Aileen, a yacht built in 1896 at Chester, Pa., by John Roach & Sons, was purchased by the Navy on 28 April 1898; converted for naval service by the New York Navy Yard; and commissioned there on 14 May 1898, Lt. William Kilburn in command.

Found unfit for cruising the open seas, Aileen served on coastal defense through the Spanish-American War. On 18 May 1899, the converted yacht was transferred to the New York Naval Militia on loan for use as a training ship. On 18 November 1909, the New York Naval Militia returned Aileen to the Navy. She was placed in service at the Portsmouth (N.H.) Navy Yard on 30 April 1910; but, sometime later that year, the yacht was transferred to the Rhode Island Naval Militia and served the state of Rhode Island training naval militiamen until the United States entered World War I on 6 April 1917. The following day, Aileen was reacquired by the Navy and placed in commission once again.
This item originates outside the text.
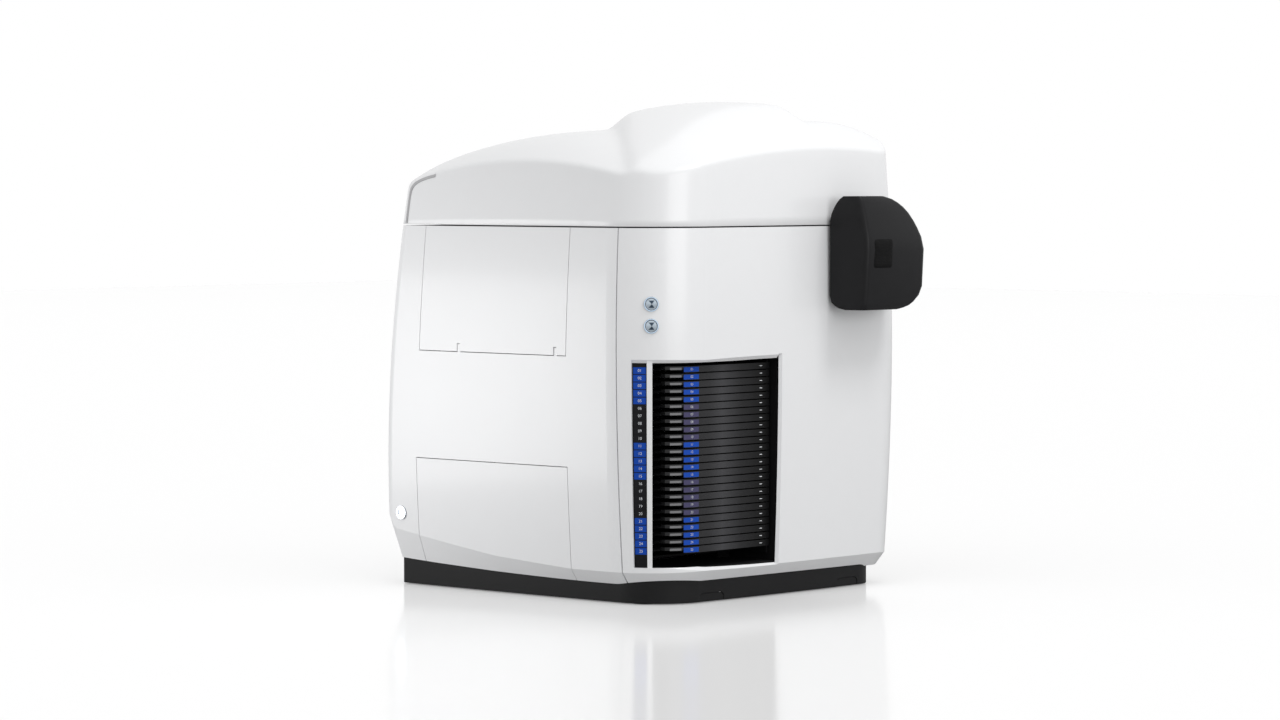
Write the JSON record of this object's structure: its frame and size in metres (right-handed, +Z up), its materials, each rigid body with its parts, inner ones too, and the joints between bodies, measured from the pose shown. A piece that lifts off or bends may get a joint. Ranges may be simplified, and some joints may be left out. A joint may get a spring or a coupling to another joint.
{
  "type": "digital slide scanner",
  "caption": "Bench-top digital slide scanner with a domed hood, a window on a magazine of slide trays, a service door, push buttons and a black lamp housing.",
  "frame": {"origin": "on the floor under the middle of the whole outline", "axes": "+Z up, front with the tray window and the lamp housing towards -Y, +X to the right as seen from the front"},
  "size_m": [0.524, 0.5991, 0.6712],
  "materials": {
    "housing_white": "satin moulded skin",
    "plinth_black": "matt",
    "lamp_black": "satin",
    "tray_black": "satin",
    "magazine_black": "matt",
    "strip_blue": "matt print",
    "trim_grey": "satin",
    "button_metal": "polished",
    "rubber_foot": "matt",
    "frame_grey": "powder coat",
    "machined_aluminium": "machined",
    "ground_steel": "ground",
    "motor_black": "satin"
  },
  "bodies": {
    "housing": {"base_plate": "frame_grey", "plinth": "plinth_black", "rubber_feet": "rubber_foot", "carry_caps": "plinth_black", "left_panel": "housing_white", "front_cover": "housing_white", "right_panel": "housing_white", "rear_panel": "housing_white", "hinge_pins": "ground_steel", "lower_cover": "housing_white", "number_strip": "strip_blue", "magazine_liner": "magazine_black", "button_bezels": "trim_grey", "lamp_housing": "lamp_black", "chassis_frame": "frame_grey", "magazine_rack": "magazine_black", "camera": "motor_black", "power_supply": "frame_grey", "fan_frame": "motor_black", "rear_inlet": "motor_black", "drive_motors": "motor_black"},
    "hood": {"hood": "housing_white", "hood_trim": "trim_grey"},
    "upper_door": {"upper_door": "housing_white"},
    "start_button": {"start_button": "button_metal"},
    "open_button": {"open_button": "button_metal"},
    "power_switch": {"power_switch": "button_metal"},
    "lift_screw": {"lift_screw": "ground_steel"},
    "lift_carriage": {"lift_carriage": "machined_aluminium"},
    "tray_gripper": {"tray_gripper": "machined_aluminium"},
    "stage_y": {"stage_y": "machined_aluminium"},
    "stage_x": {"stage_x": "machined_aluminium"},
    "focus_slide": {"focus_slide": "machined_aluminium"},
    "objective_turret": {"objective_turret": "ground_steel"},
    "fan_rotor": {"fan_rotor": "motor_black"},
    "tray_01": {"tray_01": "tray_black"},
    "tray_02": {"tray_02": "tray_black"},
    "tray_03": {"tray_03": "tray_black"},
    "tray_04": {"tray_04": "tray_black"},
    "tray_05": {"tray_05": "tray_black"},
    "tray_06": {"tray_06": "tray_black"},
    "tray_07": {"tray_07": "tray_black"},
    "tray_08": {"tray_08": "tray_black"},
    "tray_09": {"tray_09": "tray_black"},
    "tray_10": {"tray_10": "tray_black"},
    "tray_11": {"tray_11": "tray_black"},
    "tray_12": {"tray_12": "tray_black"},
    "tray_13": {"tray_13": "tray_black"},
    "tray_14": {"tray_14": "tray_black"},
    "tray_15": {"tray_15": "tray_black"},
    "tray_16": {"tray_16": "tray_black"},
    "tray_17": {"tray_17": "tray_black"},
    "tray_18": {"tray_18": "tray_black"},
    "tray_19": {"tray_19": "tray_black"},
    "tray_20": {"tray_20": "tray_black"},
    "tray_21": {"tray_21": "tray_black"},
    "tray_22": {"tray_22": "tray_black"},
    "tray_23": {"tray_23": "tray_black"},
    "tray_24": {"tray_24": "tray_black"},
    "tray_25": {"tray_25": "tray_black"}
  },
  "joints": [
    {"name": "hood_hinge", "type": "hinge", "parent": "housing", "child": "hood", "pos_m": [0, 0.273, 0.501], "axis": [-1, 0, 0], "range_deg": [0, 60]},
    {"name": "upper_door_hinge", "type": "hinge", "parent": "housing", "child": "upper_door", "pos_m": [-0.25857, 0.0515, 0.337], "axis": [0, -1, 0], "range_deg": [0, 88]},
    {"name": "start_button_press", "type": "slide", "parent": "housing", "child": "start_button", "axis": [0.7593, 0.6508, 0], "range_m": [0, 0.0018], "stiffness_N_per_m": 1200, "springref_m": -0.0005},
    {"name": "open_button_press", "type": "slide", "parent": "housing", "child": "open_button", "axis": [0.7593, 0.6508, 0], "range_m": [0, 0.0018], "stiffness_N_per_m": 1200, "springref_m": -0.0005},
    {"name": "power_switch_press", "type": "slide", "parent": "housing", "child": "power_switch", "axis": [1, 0, 0], "range_m": [0, 0.002], "stiffness_N_per_m": 1200, "springref_m": -0.0005},
    {"name": "tray_01_slide", "type": "slide", "parent": "housing", "child": "tray_01", "axis": [0, -1, 0], "range_m": [0, 0.11]},
    {"name": "tray_02_slide", "type": "slide", "parent": "housing", "child": "tray_02", "axis": [0, -1, 0], "range_m": [0, 0.11]},
    {"name": "tray_03_slide", "type": "slide", "parent": "housing", "child": "tray_03", "axis": [0, -1, 0], "range_m": [0, 0.11]},
    {"name": "tray_04_slide", "type": "slide", "parent": "housing", "child": "tray_04", "axis": [0, -1, 0], "range_m": [0, 0.11]},
    {"name": "tray_05_slide", "type": "slide", "parent": "housing", "child": "tray_05", "axis": [0, -1, 0], "range_m": [0, 0.11]},
    {"name": "tray_06_slide", "type": "slide", "parent": "housing", "child": "tray_06", "axis": [0, -1, 0], "range_m": [0, 0.11]},
    {"name": "tray_07_slide", "type": "slide", "parent": "housing", "child": "tray_07", "axis": [0, -1, 0], "range_m": [0, 0.11]},
    {"name": "tray_08_slide", "type": "slide", "parent": "housing", "child": "tray_08", "axis": [0, -1, 0], "range_m": [0, 0.11]},
    {"name": "tray_09_slide", "type": "slide", "parent": "housing", "child": "tray_09", "axis": [0, -1, 0], "range_m": [0, 0.11]},
    {"name": "tray_10_slide", "type": "slide", "parent": "housing", "child": "tray_10", "axis": [0, -1, 0], "range_m": [0, 0.11]},
    {"name": "tray_11_slide", "type": "slide", "parent": "housing", "child": "tray_11", "axis": [0, -1, 0], "range_m": [0, 0.11]},
    {"name": "tray_12_slide", "type": "slide", "parent": "housing", "child": "tray_12", "axis": [0, -1, 0], "range_m": [0, 0.11]},
    {"name": "tray_13_slide", "type": "slide", "parent": "housing", "child": "tray_13", "axis": [0, -1, 0], "range_m": [0, 0.11]},
    {"name": "tray_14_slide", "type": "slide", "parent": "housing", "child": "tray_14", "axis": [0, -1, 0], "range_m": [0, 0.11]},
    {"name": "tray_15_slide", "type": "slide", "parent": "housing", "child": "tray_15", "axis": [0, -1, 0], "range_m": [0, 0.11]},
    {"name": "tray_16_slide", "type": "slide", "parent": "housing", "child": "tray_16", "axis": [0, -1, 0], "range_m": [0, 0.11]},
    {"name": "tray_17_slide", "type": "slide", "parent": "housing", "child": "tray_17", "axis": [0, -1, 0], "range_m": [0, 0.11]},
    {"name": "tray_18_slide", "type": "slide", "parent": "housing", "child": "tray_18", "axis": [0, -1, 0], "range_m": [0, 0.11]},
    {"name": "tray_19_slide", "type": "slide", "parent": "housing", "child": "tray_19", "axis": [0, -1, 0], "range_m": [0, 0.11]},
    {"name": "tray_20_slide", "type": "slide", "parent": "housing", "child": "tray_20", "axis": [0, -1, 0], "range_m": [0, 0.11]},
    {"name": "tray_21_slide", "type": "slide", "parent": "housing", "child": "tray_21", "axis": [0, -1, 0], "range_m": [0, 0.11]},
    {"name": "tray_22_slide", "type": "slide", "parent": "housing", "child": "tray_22", "axis": [0, -1, 0], "range_m": [0, 0.11]},
    {"name": "tray_23_slide", "type": "slide", "parent": "housing", "child": "tray_23", "axis": [0, -1, 0], "range_m": [0, 0.11]},
    {"name": "tray_24_slide", "type": "slide", "parent": "housing", "child": "tray_24", "axis": [0, -1, 0], "range_m": [0, 0.11]},
    {"name": "tray_25_slide", "type": "slide", "parent": "housing", "child": "tray_25", "axis": [0, -1, 0], "range_m": [0, 0.11]},
    {"name": "lift_slide", "type": "slide", "parent": "housing", "child": "lift_carriage", "axis": [0, 0, 1], "range_m": [0, 0.24]},
    {"name": "lift_screw_spin", "type": "hinge", "parent": "housing", "child": "lift_screw", "pos_m": [0.009, -0.0715, 0.2], "axis": [0, 0, 1], "range_deg": [0, 4320]},
    {"name": "gripper_slide", "type": "slide", "parent": "lift_carriage", "child": "tray_gripper", "axis": [0, -1, 0], "range_m": [0, 0.05]},
    {"name": "stage_y_slide", "type": "slide", "parent": "housing", "child": "stage_y", "axis": [0, 1, 0], "range_m": [-0.015, 0.02]},
    {"name": "stage_x_slide", "type": "slide", "parent": "stage_y", "child": "stage_x", "axis": [1, 0, 0], "range_m": [-0.03, 0.03]},
    {"name": "focus_slide_move", "type": "slide", "parent": "housing", "child": "focus_slide", "axis": [0, 0, 1], "range_m": [-0.003, 0.005]},
    {"name": "turret_spin", "type": "hinge", "parent": "focus_slide", "child": "objective_turret", "pos_m": [0.09, 0.06444, 0.396], "axis": [0, 0.2588, -0.9659], "continuous": true},
    {"name": "fan_spin", "type": "hinge", "parent": "housing", "child": "fan_rotor", "pos_m": [-0.11, 0.275, 0.17], "axis": [0, 1, 0], "continuous": true}
  ],
  "couplings": [
    {"joint": "lift_screw_spin", "follows": "lift_slide", "rad_per_m": 314.16}
  ]
}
For the duration of the war, she served in the 2d Naval District, patrolling the New England coastline between New London and Block Island Sound. After February 1919, she operated from New London with the Reserve Squadron, Antisubmarine Squadrons, engaged in training missions. She was decommissioned on 5 July 1919 and, 18 days later, was ordered sold. Her name was struck from the Navy list on 12 August 1919. On 20 November 1920, she was sold to Tarns, Lemoin & Crane, of New York City.